With the Department of Labor’s (DOL) fiduciary rule in place, it’s natural to ask how it will affect financial services companies and advisors’ businesses once it’s fully implemented. How much commission revenue might the industry lose and can fees replace that loss? Could the rule cause financial advisors to leave the business?
The short answer is that reliable data to measure the rule’s impact accurately won’t be available it’s been fully implemented. That lack of solid information led companies approached as sources for this article to decline sharing their internal projections. Similarly, industry analysts are waiting for post-implementation financial results.
The U.K. Experience
For a possible preview of upcoming changes, John Anderson, director, practice management solutions with SEI Advisor Network in Oaks, Pennsylvania, cites a May 2016 SEI report that highlights the United Kingdom and Australia’s recent transitions to fiduciary status. Those countries’ products and distribution channels differ from their U.S. counterparts but their experiences could offer insight into what U.S. companies and advisors might encounter.
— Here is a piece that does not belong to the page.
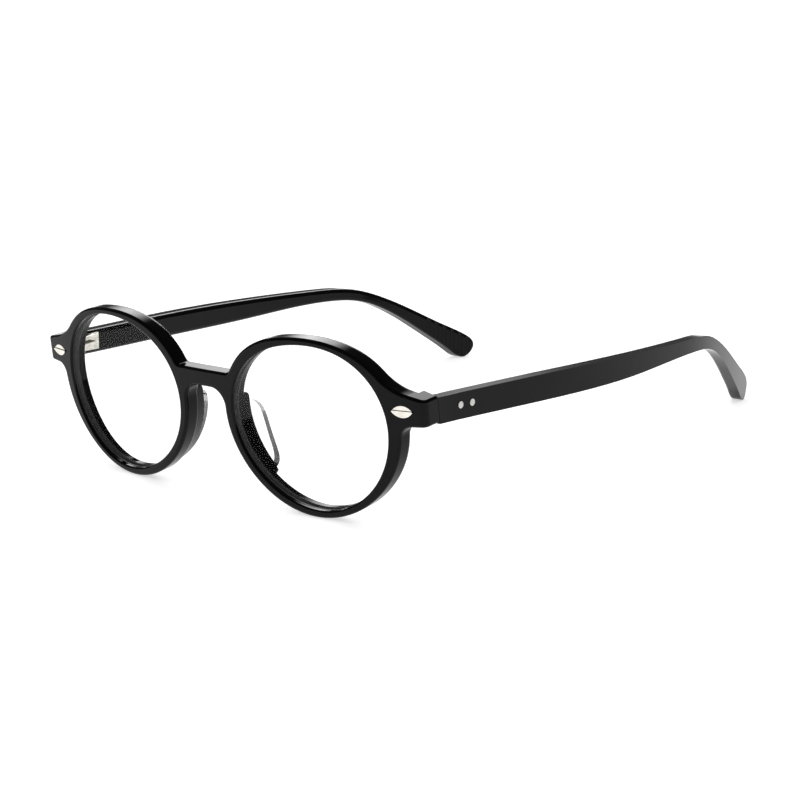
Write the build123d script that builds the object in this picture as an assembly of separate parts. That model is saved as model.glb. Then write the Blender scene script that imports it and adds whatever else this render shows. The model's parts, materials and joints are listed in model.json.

The U.K. began implementing fiduciary regulations through its Retail Distribution Review (RDR) in January 2013, after a six-year development period. According to a June 2014 report from the London-based Association of Professional Financial Advisers (APFA), the regulation culled advisors’ ranks. There were 40,566 advisors in January 2011; by January 2014 that number had fallen to 31,220. In the bank and building society sectors, the drop was approximately 60 percent. When advisory firm owners were asked about their plans for recruiting new staff, 60 percent reported no plans to hire new advisors or paraplanners within the next two years.